Concerning the first provision which the School Board held that Petitioner has violated, the Petitioner

[ 65 Pa. Commw. Page 332]

    testified that the Bible stories he read to his class paralleled the King James version of the Bible. Section 1515(a) of the Code provides that:

Courses in the literature of the Bible and other religious writings may be introduced and studied as regular courses in the literature branch of education by all pupils in the secondary public schools. Such courses shall be elective only and not required of any student. (Emphasis added.)

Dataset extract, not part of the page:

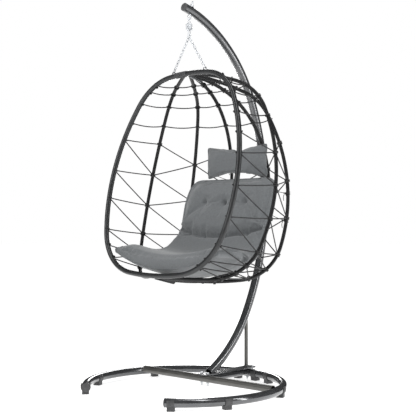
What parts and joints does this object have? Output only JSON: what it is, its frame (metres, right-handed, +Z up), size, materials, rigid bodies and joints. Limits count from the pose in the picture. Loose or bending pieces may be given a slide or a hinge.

It is quite apparent from the record in this case that Petitioner was teaching an elementary class, that his readings were not for the purpose of teaching the literary aspects of the Bible and that his purpose in reading was for his own spiritual edification and support which makes such reading a religious exercise. Clearly this conduct was a violation of Section 1515(a).

We have indicated already in this opinion wherein Petitioner violated Section 1516.1.

In this case, not only did Petitioner's activity go far beyond the allowed behavior of the school laws, of this state, but he acted persistently,*fn6 negligently,*fn7 and willfully in the face of many demands by the superintendent of schools to cease and desist from conducting religious activities in school. In fact, Petitioner went as far as expressing his intent to continue these activities

[ 65 Pa. Commw. Page 333]

    even though he was warned to do so would endanger his job.



And Now, this 15th day of March, 1982, the dismissal of Lloyd Fink as a professional employee of the Warren County School District is hereby affirmed.

Judge Palladino did not participate in the decision of this case.